Harat was our receptionist, a small but redoubtable, good-looking young woman. She was adept at weeding out the true enquirer and politely stalling those who had just come to snoop about. She was married and had a teenage son, who studied in our high school, and she belonged to one of the smallest, but one of the most interesting and secretive, of the ethnic communities permanently resident in Jerusalem: she was an Ethiopian Christian.
Harat was married to a priest. In the Ethiopian Church priests in minor orders may marry. Her family had lived in Jerusalem since at least the 19th Century, but she might be considered a bit of a newcomer, as the Ethiopian Church claims a presence in Jerusalem of about 1,500 years. The jostling for precedence in the Church of the Resurrection has resulted in their monastery being on the roof, and I’m sure that many ND readers have ventured up the countless stairways and along corridors when on pilgrimage to visit the monastic community there. In the little chapel at the bottom of the exit staircase, however, is usually a monk who will take offerings, and the on-dit is that the monastery does very well from the collection, as pilgrims feel sorry for the community, perched out of the way. However, as their eyrie is situated around the lantern directly above the actual Edicule, I suspect that, on the whole, they are reasonably content with their lot.
Ethiopian churches are most usually circular, consisting of 3 concentric circles: the outer one for the congregation, the middle one where one can receive communion if properly prepared, and the centre one where the priests officiate at the altar. If you have the opportunity to visit an Ethiopian Church, take it, because they are usually locked and only open at unspecified times, but make sure you take your shoes off before entering!
In Jerusalem, regular services for the lay people generally happened at their monastery church in Ethiopia Street in West Jerusalem, but of course the greatest celebration of the year was centred on the Church of the Resurrection. In my last year at the school, about 2 or 3 weeks after our own Easter festival, Harat asked both Chris and myself, the two deputy principals, if we would like to attend part of the Ethiopian Church’s Easter celebrations on the roof.
I say ‘part’ because Harat said it; she guessed that 2 English Anglicans would not be able to manage the whole thing, which lasts more or less all night, and for the Faithful comes after 55 days (the Fastica) of abstinence – keeping to a vegan diet, and practising chastity – and finishes, thankfully, with a feast. It was a great honour to be asked, as on the whole the Ethiopian Christian community kept itself to itself, and also there was not much space up there on the roof, even for their own people. Herat suggested that we went to a particular door at one side of the Church of the Resurrection any time between 11:30 pm and midnight and that we could leave whenever we felt we had experienced enough.
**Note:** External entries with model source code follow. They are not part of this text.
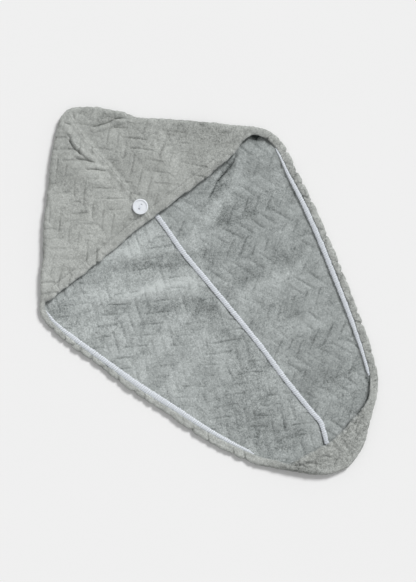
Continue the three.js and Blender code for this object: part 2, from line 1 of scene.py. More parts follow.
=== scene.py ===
import logging
import math
from collections.abc import Callable
from dataclasses import dataclass, field
from enum import Enum

import bpy
import numpy as np
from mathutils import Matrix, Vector


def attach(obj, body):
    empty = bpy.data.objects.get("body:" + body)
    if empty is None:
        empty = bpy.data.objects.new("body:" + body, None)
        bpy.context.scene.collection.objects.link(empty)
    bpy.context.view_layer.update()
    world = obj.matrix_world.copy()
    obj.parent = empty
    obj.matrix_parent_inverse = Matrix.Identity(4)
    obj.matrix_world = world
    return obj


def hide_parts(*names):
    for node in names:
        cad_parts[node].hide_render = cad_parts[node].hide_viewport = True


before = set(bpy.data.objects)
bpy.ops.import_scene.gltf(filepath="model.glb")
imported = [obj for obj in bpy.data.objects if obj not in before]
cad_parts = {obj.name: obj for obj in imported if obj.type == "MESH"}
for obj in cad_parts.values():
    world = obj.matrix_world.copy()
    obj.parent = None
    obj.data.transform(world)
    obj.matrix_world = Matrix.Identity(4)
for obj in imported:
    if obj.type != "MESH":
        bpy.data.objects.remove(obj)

# The towel is worked out in millimetres, as its pattern is cut, and its meshes are in metres
MM = 0.001
PHOTO_HEIGHT = 582
MM_PER_PIXEL = 1.35

# A length too short to divide by, and a step that settles a tie between two keys
TINY = 1e-9
TIE = 1e-7

# Multipliers of the random fields: for X, Y and seed, for column and brick, and for the wave
GRID_HASH = (127.1, 311.7, 74.7)
BRICK_HASH = (12.99, 78.23)
HASH_SCALE = 43758.5453

# The part of a noise texture's range that its values fill
NOISE_RANGE = (0.3, 0.7)

LOG = logging.getLogger("turban")

Array = np.ndarray
Piece = bpy.types.Object
Socket = bpy.types.NodeSocket
Pair = tuple[float, float]
Triple = tuple[float, float, float]
Layers = tuple[Triple, ...]


class Side(Enum):
    """The two halves of the towel, as the sign of X."""

    LEFT = -1
    RIGHT = 1


class Face(Enum):
    """The two faces of the fleece: OUTER shows on hood and hems, INNER in the mouth."""

    OUTER = 1
    INNER = -1


class Pick(Enum):
    """What a selection picks."""

    FACE = "FACE"
    EDGE = "EDGE"


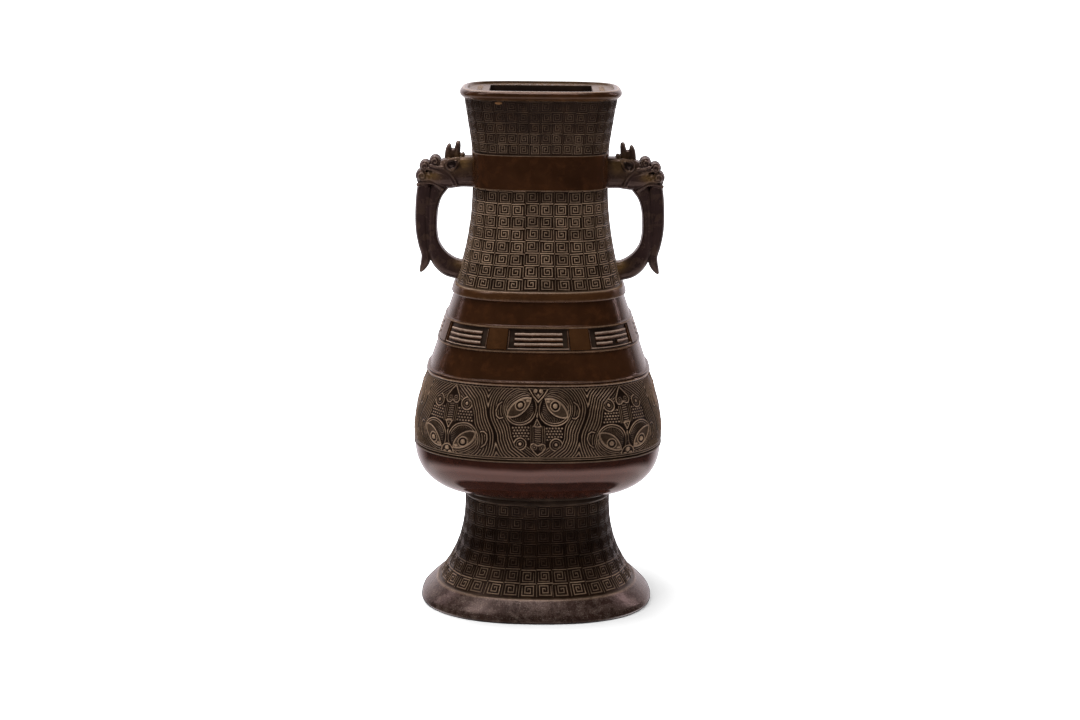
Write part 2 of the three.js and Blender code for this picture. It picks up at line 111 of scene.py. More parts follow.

Chris and I duly presented ourselves to the monk on duty at about 11:30 and were escorted higher and higher through the dimly-lit Church of the Resurrection until we found ourselves out on the roof under the light of moon and stars. There were lots of people there, dressed in their best traditional clothes, all pressed quite tightly against the walls protecting us from falling off the roof. A lot of processions were going on, and also a lot of music: sistra (rows of small bells on poles) and pipes were well in evidence. Harat came to greet us, wearing a beautiful full-length, full-skirted white cotton dress embroidered with crosses formed from diamond shapes. Over this she wore a large, fine cotton shawl which covered her head and shoulders. Harat explained that the Liturgy would start around 3 a.m., but the earlier rites would be more interesting to us. At this point her son appeared at her elbow, and assured us he would escort us down to the entrance when we wanted to go.
The couple of hours we spent on the roof are blurred in my memory: so much movement, music and sudden declamations. Icons were carried; I think at one point the Tabernacle circled the lantern, and then the music started again, slow and stately, at first, as, one by one, the men started to dance around and around, turning and turning, gently urged on by the music, faster and faster, until they were whirling around the lantern, which is directly above the Edicule.
We stayed until about 2:30 a.m. The men were still dancing and the women were watching them. I made my way back to the courtyard using moonlight and starlight, very bright in the Jerusalem sky. People were about the streets as they always are in Jerusalem, going about their own affairs. As I turned into Armenian Patriarchate Road, I fell in behind a party of Hasidic Jews, presumably on their way to the Western Wall. I was tired; it had been a long night. I considered Harat, breaking her fast probably in about 4 hours’ time, and I concluded that for me the famous and often derided Anglican moderation really did have a lot going for it.